• **Task objective**
The lines to return are those from the one containing "for piece in" down to the one containing "for node in", inclusive; return them exactly and nothing else.

• **Data**

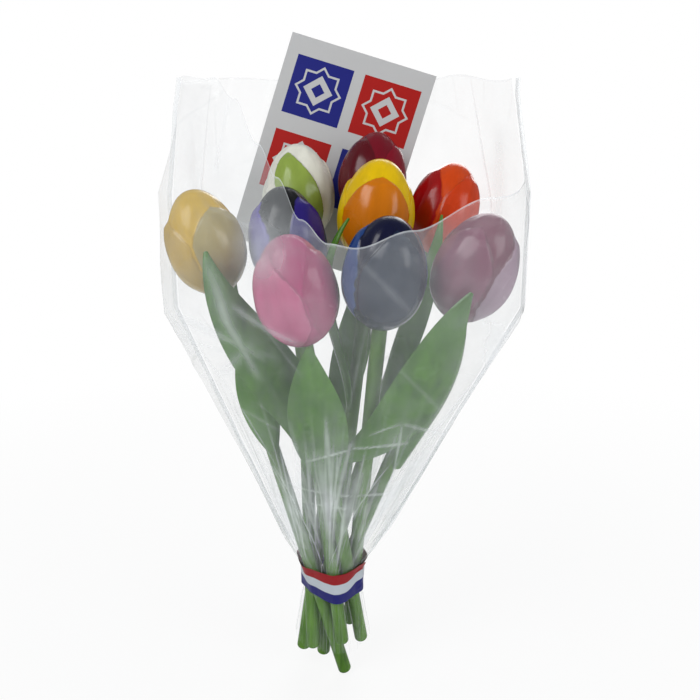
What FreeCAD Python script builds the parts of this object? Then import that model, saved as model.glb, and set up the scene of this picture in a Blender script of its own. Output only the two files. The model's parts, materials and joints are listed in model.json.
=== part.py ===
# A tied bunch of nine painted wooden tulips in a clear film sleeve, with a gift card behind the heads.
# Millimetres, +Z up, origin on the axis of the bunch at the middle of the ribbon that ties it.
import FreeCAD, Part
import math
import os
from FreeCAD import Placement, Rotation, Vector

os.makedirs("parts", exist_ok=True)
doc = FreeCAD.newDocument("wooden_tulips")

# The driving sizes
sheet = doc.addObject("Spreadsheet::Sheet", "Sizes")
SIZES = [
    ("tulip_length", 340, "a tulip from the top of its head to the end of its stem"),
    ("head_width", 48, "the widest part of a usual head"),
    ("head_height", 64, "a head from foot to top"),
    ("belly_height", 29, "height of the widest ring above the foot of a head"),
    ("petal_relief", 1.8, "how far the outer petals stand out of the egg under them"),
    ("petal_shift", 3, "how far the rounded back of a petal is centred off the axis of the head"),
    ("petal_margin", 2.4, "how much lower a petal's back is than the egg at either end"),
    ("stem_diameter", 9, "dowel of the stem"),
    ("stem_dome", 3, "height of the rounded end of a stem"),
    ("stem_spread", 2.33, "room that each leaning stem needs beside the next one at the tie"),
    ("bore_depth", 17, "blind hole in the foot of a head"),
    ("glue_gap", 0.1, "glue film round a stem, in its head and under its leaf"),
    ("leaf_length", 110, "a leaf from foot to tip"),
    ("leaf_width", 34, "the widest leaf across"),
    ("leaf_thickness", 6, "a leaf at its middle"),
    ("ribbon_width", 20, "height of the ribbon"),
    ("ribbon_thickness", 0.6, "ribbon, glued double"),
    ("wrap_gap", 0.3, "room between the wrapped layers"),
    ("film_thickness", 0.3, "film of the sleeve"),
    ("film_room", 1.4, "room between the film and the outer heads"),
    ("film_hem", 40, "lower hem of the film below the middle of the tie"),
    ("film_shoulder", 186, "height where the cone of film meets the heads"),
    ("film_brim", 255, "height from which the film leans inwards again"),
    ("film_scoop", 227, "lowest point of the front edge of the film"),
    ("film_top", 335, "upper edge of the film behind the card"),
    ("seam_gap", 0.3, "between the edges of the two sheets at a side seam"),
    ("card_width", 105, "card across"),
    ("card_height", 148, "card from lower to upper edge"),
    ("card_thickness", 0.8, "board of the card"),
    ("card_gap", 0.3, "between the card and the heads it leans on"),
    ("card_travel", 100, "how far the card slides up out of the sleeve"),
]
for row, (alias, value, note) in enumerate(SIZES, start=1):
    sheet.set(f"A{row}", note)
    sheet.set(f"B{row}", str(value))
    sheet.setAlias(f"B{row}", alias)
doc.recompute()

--

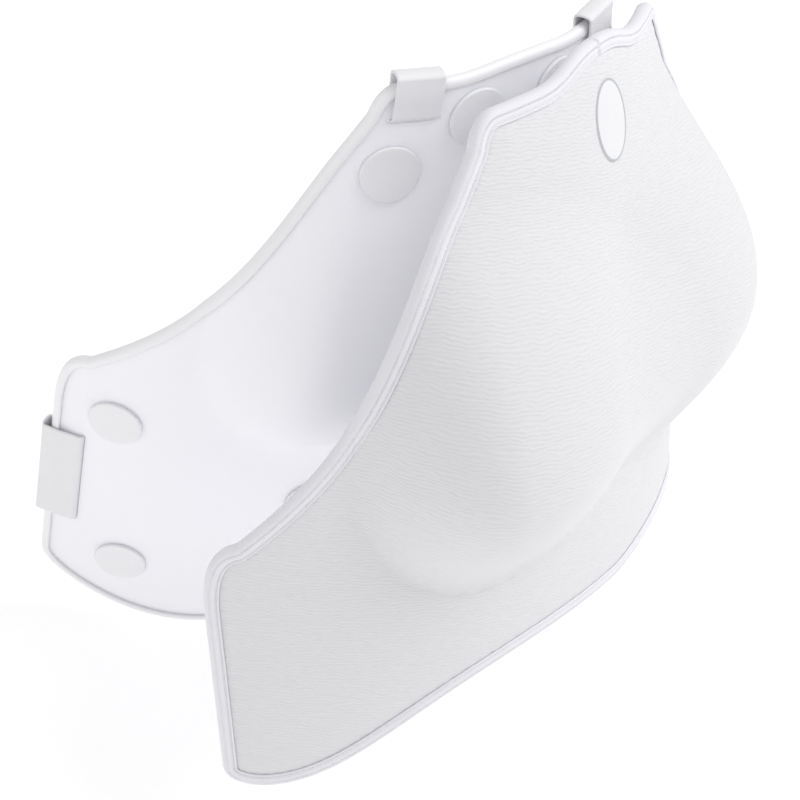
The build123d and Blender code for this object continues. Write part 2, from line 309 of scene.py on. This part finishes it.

==

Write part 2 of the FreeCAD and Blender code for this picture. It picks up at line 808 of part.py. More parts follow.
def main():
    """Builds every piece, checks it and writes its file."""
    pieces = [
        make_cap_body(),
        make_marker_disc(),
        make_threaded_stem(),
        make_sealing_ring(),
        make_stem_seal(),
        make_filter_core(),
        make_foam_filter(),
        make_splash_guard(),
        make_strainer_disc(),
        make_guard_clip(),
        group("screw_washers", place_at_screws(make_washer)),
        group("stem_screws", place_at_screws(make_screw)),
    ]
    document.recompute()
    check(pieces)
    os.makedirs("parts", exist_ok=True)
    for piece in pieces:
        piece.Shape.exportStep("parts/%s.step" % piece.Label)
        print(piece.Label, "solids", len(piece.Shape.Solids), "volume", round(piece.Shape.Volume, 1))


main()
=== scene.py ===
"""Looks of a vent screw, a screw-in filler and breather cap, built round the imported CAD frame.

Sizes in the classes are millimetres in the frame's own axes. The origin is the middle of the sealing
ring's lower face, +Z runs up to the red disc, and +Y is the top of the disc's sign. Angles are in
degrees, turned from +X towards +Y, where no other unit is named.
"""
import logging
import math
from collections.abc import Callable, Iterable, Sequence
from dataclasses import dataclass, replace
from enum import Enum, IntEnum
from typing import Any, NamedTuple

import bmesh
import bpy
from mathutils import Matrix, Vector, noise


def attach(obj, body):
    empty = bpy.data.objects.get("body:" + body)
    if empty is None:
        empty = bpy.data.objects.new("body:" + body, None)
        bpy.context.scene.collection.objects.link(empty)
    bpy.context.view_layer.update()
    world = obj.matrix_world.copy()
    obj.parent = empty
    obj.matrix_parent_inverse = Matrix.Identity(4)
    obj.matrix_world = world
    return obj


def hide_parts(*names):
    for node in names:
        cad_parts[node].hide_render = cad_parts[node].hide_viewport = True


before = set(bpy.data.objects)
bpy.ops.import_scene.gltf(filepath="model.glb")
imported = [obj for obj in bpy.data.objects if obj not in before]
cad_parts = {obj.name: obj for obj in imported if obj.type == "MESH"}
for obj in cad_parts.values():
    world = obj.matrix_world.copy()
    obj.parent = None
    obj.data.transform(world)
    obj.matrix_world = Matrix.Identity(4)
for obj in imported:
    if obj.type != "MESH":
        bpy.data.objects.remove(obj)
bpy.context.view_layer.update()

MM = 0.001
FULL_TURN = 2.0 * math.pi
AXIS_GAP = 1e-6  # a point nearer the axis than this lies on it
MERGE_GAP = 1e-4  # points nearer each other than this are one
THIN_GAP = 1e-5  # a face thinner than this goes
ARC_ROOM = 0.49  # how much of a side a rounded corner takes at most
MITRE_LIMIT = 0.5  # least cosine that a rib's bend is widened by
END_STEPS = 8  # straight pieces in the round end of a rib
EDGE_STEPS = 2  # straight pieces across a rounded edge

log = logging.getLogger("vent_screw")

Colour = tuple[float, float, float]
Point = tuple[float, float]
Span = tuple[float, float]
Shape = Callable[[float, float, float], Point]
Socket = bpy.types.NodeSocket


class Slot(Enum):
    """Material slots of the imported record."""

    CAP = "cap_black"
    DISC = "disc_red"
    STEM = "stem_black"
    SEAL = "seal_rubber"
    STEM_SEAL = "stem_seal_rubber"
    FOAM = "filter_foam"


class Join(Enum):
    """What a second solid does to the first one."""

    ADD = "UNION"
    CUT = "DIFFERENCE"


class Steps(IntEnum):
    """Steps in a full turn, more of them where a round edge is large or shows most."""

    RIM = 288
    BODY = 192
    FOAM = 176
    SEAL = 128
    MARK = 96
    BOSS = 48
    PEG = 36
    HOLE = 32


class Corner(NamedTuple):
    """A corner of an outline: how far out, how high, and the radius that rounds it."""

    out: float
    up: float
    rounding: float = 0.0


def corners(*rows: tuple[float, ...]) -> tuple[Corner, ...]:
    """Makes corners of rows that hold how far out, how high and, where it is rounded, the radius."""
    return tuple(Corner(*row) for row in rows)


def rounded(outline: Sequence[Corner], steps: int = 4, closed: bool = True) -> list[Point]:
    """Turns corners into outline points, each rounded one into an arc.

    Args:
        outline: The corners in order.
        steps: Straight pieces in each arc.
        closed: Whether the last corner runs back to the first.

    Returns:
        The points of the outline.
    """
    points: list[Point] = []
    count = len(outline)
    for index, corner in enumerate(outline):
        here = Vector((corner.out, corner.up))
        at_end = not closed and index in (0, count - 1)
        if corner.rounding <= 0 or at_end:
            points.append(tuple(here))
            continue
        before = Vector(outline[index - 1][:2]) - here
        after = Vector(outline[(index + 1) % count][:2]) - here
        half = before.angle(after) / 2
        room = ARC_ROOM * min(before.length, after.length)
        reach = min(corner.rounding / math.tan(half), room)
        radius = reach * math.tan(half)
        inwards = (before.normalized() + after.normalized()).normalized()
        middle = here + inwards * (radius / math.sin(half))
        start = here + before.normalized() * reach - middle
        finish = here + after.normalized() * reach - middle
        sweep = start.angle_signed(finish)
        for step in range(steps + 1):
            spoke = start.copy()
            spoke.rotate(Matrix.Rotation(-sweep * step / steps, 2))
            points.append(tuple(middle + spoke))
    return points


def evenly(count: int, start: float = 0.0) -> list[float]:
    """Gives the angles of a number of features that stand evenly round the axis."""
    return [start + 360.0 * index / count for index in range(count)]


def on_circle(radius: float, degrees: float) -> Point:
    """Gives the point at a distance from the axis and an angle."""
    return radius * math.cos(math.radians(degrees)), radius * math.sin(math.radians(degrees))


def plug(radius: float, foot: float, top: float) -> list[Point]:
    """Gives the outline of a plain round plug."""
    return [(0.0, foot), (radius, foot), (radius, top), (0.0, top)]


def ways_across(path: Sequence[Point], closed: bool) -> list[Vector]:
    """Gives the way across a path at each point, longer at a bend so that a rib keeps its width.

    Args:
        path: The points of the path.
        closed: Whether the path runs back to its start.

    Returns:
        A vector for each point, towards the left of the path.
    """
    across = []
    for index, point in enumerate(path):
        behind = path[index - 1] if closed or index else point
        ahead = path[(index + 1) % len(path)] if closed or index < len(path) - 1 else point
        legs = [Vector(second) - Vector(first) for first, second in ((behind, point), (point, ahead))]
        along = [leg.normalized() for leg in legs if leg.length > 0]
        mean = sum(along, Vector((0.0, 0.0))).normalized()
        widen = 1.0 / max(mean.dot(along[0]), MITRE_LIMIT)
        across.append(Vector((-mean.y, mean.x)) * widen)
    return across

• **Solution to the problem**
    for piece in pieces:
        piece.Shape.exportStep("parts/%s.step" % piece.Label)
        print(piece.Label, "solids", len(piece.Shape.Solids), "volume", round(piece.Shape.Volume, 1))


main()
=== scene.py ===
"""Looks of a vent screw, a screw-in filler and breather cap, built round the imported CAD frame.

Sizes in the classes are millimetres in the frame's own axes. The origin is the middle of the sealing
ring's lower face, +Z runs up to the red disc, and +Y is the top of the disc's sign. Angles are in
degrees, turned from +X towards +Y, where no other unit is named.
"""
import logging
import math
from collections.abc import Callable, Iterable, Sequence
from dataclasses import dataclass, replace
from enum import Enum, IntEnum
from typing import Any, NamedTuple

import bmesh
import bpy
from mathutils import Matrix, Vector, noise


def attach(obj, body):
    empty = bpy.data.objects.get("body:" + body)
    if empty is None:
        empty = bpy.data.objects.new("body:" + body, None)
        bpy.context.scene.collection.objects.link(empty)
    bpy.context.view_layer.update()
    world = obj.matrix_world.copy()
    obj.parent = empty
    obj.matrix_parent_inverse = Matrix.Identity(4)
    obj.matrix_world = world
    return obj


def hide_parts(*names):
    for node in names:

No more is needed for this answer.